TASK STATEMENT | Copy each line of the listing below exactly.

-- Start DATASET EXCERPT --

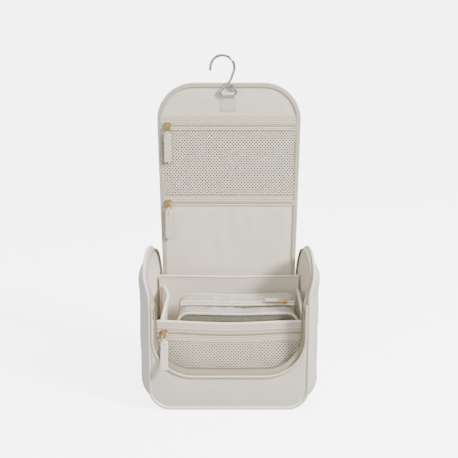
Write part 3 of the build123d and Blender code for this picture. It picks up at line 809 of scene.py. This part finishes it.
pocket = side_sheet(-1, 86.5, 79.0, 86.5, 132, 1.5, 104)
cloth("left_pocket", pocket, 0.7, POCKET, "bag", ("side_slip_pocket",), "lining", flip=True)
hem("left_pocket_hem", resample(pocket[-1], 2.5), 0.9, 2.0, EDGE_BEAD, "bag", (1, 0, 0))
stitch_line("left_pocket_stitches", resample(pocket[-1], 2.5) - [-0.5, 0, 3.4], (1, 0, 0), "bag")
pocket = side_sheet(1, 93.5, 91.5, 90.5, 128, 1.0, 118)
wide = np.linalg.norm(np.diff(pocket[12], axis=0), axis=1).sum()


def grid_point(grid, u, v):
    """Place on a grid at shares u across and v along, with its facing direction."""
    rows, columns = grid.shape[:2]
    a, b = v * (rows - 1), u * (columns - 1)
    i, j = min(int(a), rows - 2), min(int(b), columns - 2)
    s, t = a - i, b - j
    p = grid[i:i + 2, j:j + 2]
    spot = (p[0, 0] * (1 - s) + p[1, 0] * s) * (1 - t) + (p[0, 1] * (1 - s) + p[1, 1] * s) * t
    return spot, p[0, 1] - p[0, 0], p[1, 0] - p[0, 0]


MESH_ROW = 2.3  # height of a row of knitted cells
MESH_STEP = 4.1  # from cell to cell along a row


def knit(name, grid, high, wide, body, nodes, turn=1):
    """Knitted mesh over a grid: staggered cells, wide and high being its size in millimetres."""
    spots, ways, faces = [], [], []
    for row in range(int(high / MESH_ROW) + 1):
        v = row * MESH_ROW / high
        for step in range(int(wide / MESH_STEP)):
            u = (MESH_STEP * (step + 0.5 * (row % 2)) + 2.0) / wide
            if v > 1 or u > 1:
                continue
            spot, across, along = grid_point(grid, u, v)
            facing = np.cross(across, along) * turn
            spots.append(spot)
            ways.append(across)
            faces.append(facing / np.linalg.norm(facing))
    return copies(name, CELL, np.array(spots), np.array(ways), np.array(faces), MESH, body, nodes)


knit("right_pocket", pocket, 119, wide, "bag", ("side_mesh_pocket",), turn=-1)
hem("right_pocket_hem", resample(pocket[-1], 2.5), 0.8, 1.8, EDGE_BEAD, "bag", (1, 0, 0))

# front pocket

FRONT_REACH = lambda z: min(body_half(-40, z), 110) - 4.0
# Painted shade: the front pocket's back takes the near-black backing colour for the shade behind the mesh.
cloth("front_pocket_lining", panel(POCKET_FLOOR, 110, FRONT_REACH, lambda x, z: -34.4), 0.5, SHADE, "bag",
      ("front_pocket_back",), "lining")


def pocket_sag(x):
    return 3.2 * math.cos(min(1.0, abs(x) / 96) * math.pi / 2) ** 2


def band_profile():
    """Turned top of the front pocket, from its back over the top and down to the zip."""
    line = rounded([(-34.6, 100), (-34.6, 114), (-40.1, 113.2), (-40.4, 103.2)], [2.2, 2.2], 1.0)
    columns = np.linspace(-1, 1, 61)
    grid = np.zeros((len(line), len(columns), 3))
    for i, (y, z) in enumerate(line):
        for j, share in enumerate(columns):
            x = share * (FRONT_REACH(105) + (0.0 if y > -37 else 0.4))
            ridge = 0.4 * math.sin(z * 2.6) if y < -39.5 else 0
            grid[i, j] = (x, y - ridge + wave(x, z, 0.03, 1.0) * 0.4, z - pocket_sag(x))
    return grid


cloth("front_pocket_top", band_profile(), 0.7, LINING, "bag", ("front_pocket_band",), "lining", flip=True)
BAND_X = np.linspace(-92, 92, 75)
for number, z in enumerate((111.2, 108.6, 103.4)):
    line = np.array([(x, -40.75, z - pocket_sag(x)) for x in BAND_X])
    stitch_line(f"front_band_stitches_{number}", line, (0, -1, 0), "bag", SEAM_THREAD, 2.7, SMALL_STITCH)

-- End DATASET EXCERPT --

REPLY TO THE TASK |
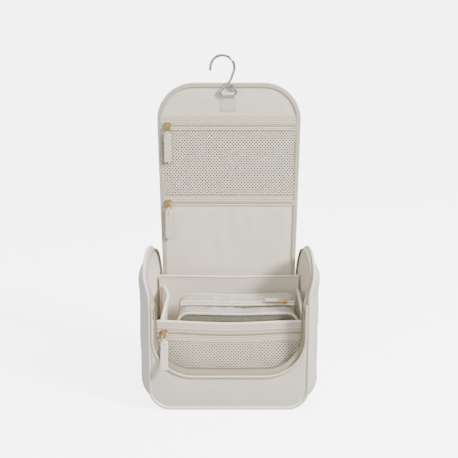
Write part 3 of the build123d and Blender code for this picture. It picks up at line 809 of scene.py. This part finishes it.
pocket = side_sheet(-1, 86.5, 79.0, 86.5, 132, 1.5, 104)
cloth("left_pocket", pocket, 0.7, POCKET, "bag", ("side_slip_pocket",), "lining", flip=True)
hem("left_pocket_hem", resample(pocket[-1], 2.5), 0.9, 2.0, EDGE_BEAD, "bag", (1, 0, 0))
stitch_line("left_pocket_stitches", resample(pocket[-1], 2.5) - [-0.5, 0, 3.4], (1, 0, 0), "bag")
pocket = side_sheet(1, 93.5, 91.5, 90.5, 128, 1.0, 118)
wide = np.linalg.norm(np.diff(pocket[12], axis=0), axis=1).sum()


def grid_point(grid, u, v):
    """Place on a grid at shares u across and v along, with its facing direction."""
    rows, columns = grid.shape[:2]
    a, b = v * (rows - 1), u * (columns - 1)
    i, j = min(int(a), rows - 2), min(int(b), columns - 2)
    s, t = a - i, b - j
    p = grid[i:i + 2, j:j + 2]
    spot = (p[0, 0] * (1 - s) + p[1, 0] * s) * (1 - t) + (p[0, 1] * (1 - s) + p[1, 1] * s) * t
    return spot, p[0, 1] - p[0, 0], p[1, 0] - p[0, 0]


MESH_ROW = 2.3  # height of a row of knitted cells
MESH_STEP = 4.1  # from cell to cell along a row


def knit(name, grid, high, wide, body, nodes, turn=1):
    """Knitted mesh over a grid: staggered cells, wide and high being its size in millimetres."""
    spots, ways, faces = [], [], []
    for row in range(int(high / MESH_ROW) + 1):
        v = row * MESH_ROW / high
        for step in range(int(wide / MESH_STEP)):
            u = (MESH_STEP * (step + 0.5 * (row % 2)) + 2.0) / wide
            if v > 1 or u > 1:
                continue
            spot, across, along = grid_point(grid, u, v)
            facing = np.cross(across, along) * turn
            spots.append(spot)
            ways.append(across)
            faces.append(facing / np.linalg.norm(facing))
    return copies(name, CELL, np.array(spots), np.array(ways), np.array(faces), MESH, body, nodes)


knit("right_pocket", pocket, 119, wide, "bag", ("side_mesh_pocket",), turn=-1)
hem("right_pocket_hem", resample(pocket[-1], 2.5), 0.8, 1.8, EDGE_BEAD, "bag", (1, 0, 0))

# front pocket

FRONT_REACH = lambda z: min(body_half(-40, z), 110) - 4.0
# Painted shade: the front pocket's back takes the near-black backing colour for the shade behind the mesh.
cloth("front_pocket_lining", panel(POCKET_FLOOR, 110, FRONT_REACH, lambda x, z: -34.4), 0.5, SHADE, "bag",
      ("front_pocket_back",), "lining")


def pocket_sag(x):
    return 3.2 * math.cos(min(1.0, abs(x) / 96) * math.pi / 2) ** 2


def band_profile():
    """Turned top of the front pocket, from its back over the top and down to the zip."""
    line = rounded([(-34.6, 100), (-34.6, 114), (-40.1, 113.2), (-40.4, 103.2)], [2.2, 2.2], 1.0)
    columns = np.linspace(-1, 1, 61)
    grid = np.zeros((len(line), len(columns), 3))
    for i, (y, z) in enumerate(line):
        for j, share in enumerate(columns):
            x = share * (FRONT_REACH(105) + (0.0 if y > -37 else 0.4))
            ridge = 0.4 * math.sin(z * 2.6) if y < -39.5 else 0
            grid[i, j] = (x, y - ridge + wave(x, z, 0.03, 1.0) * 0.4, z - pocket_sag(x))
    return grid


cloth("front_pocket_top", band_profile(), 0.7, LINING, "bag", ("front_pocket_band",), "lining", flip=True)
BAND_X = np.linspace(-92, 92, 75)
for number, z in enumerate((111.2, 108.6, 103.4)):
    line = np.array([(x, -40.75, z - pocket_sag(x)) for x in BAND_X])
    stitch_line(f"front_band_stitches_{number}", line, (0, -1, 0), "bag", SEAM_THREAD, 2.7, SMALL_STITCH)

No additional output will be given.